§ Aim of the exercise: Copy out all lines with the word "which" in them.

§ Data lines:
---*---

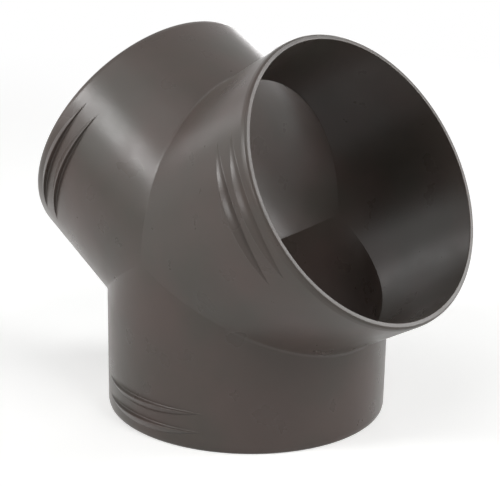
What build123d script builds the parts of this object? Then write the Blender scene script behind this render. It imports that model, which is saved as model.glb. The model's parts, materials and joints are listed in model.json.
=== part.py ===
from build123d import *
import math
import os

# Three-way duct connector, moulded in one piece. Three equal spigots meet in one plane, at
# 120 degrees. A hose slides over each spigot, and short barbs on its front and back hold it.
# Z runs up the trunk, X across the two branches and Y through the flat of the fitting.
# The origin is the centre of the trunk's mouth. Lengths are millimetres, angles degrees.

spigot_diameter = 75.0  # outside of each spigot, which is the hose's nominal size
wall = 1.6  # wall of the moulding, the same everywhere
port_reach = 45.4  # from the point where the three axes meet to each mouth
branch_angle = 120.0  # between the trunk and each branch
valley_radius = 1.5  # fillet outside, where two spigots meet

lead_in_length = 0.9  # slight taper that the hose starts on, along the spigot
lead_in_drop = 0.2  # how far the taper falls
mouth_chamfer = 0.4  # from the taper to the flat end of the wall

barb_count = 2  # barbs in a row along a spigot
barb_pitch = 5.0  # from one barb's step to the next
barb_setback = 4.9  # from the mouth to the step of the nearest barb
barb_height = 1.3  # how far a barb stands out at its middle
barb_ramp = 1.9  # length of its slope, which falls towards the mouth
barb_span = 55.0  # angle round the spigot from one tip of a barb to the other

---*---

§ Solution for this exercise:
What build123d script builds the parts of this object? Then write the Blender scene script behind this render. It imports that model, which is saved as model.glb. The model's parts, materials and joints are listed in model.json.
spigot_diameter = 75.0  # outside of each spigot, which is the hose's nominal size
barb_ramp = 1.9  # length of its slope, which falls towards the mouth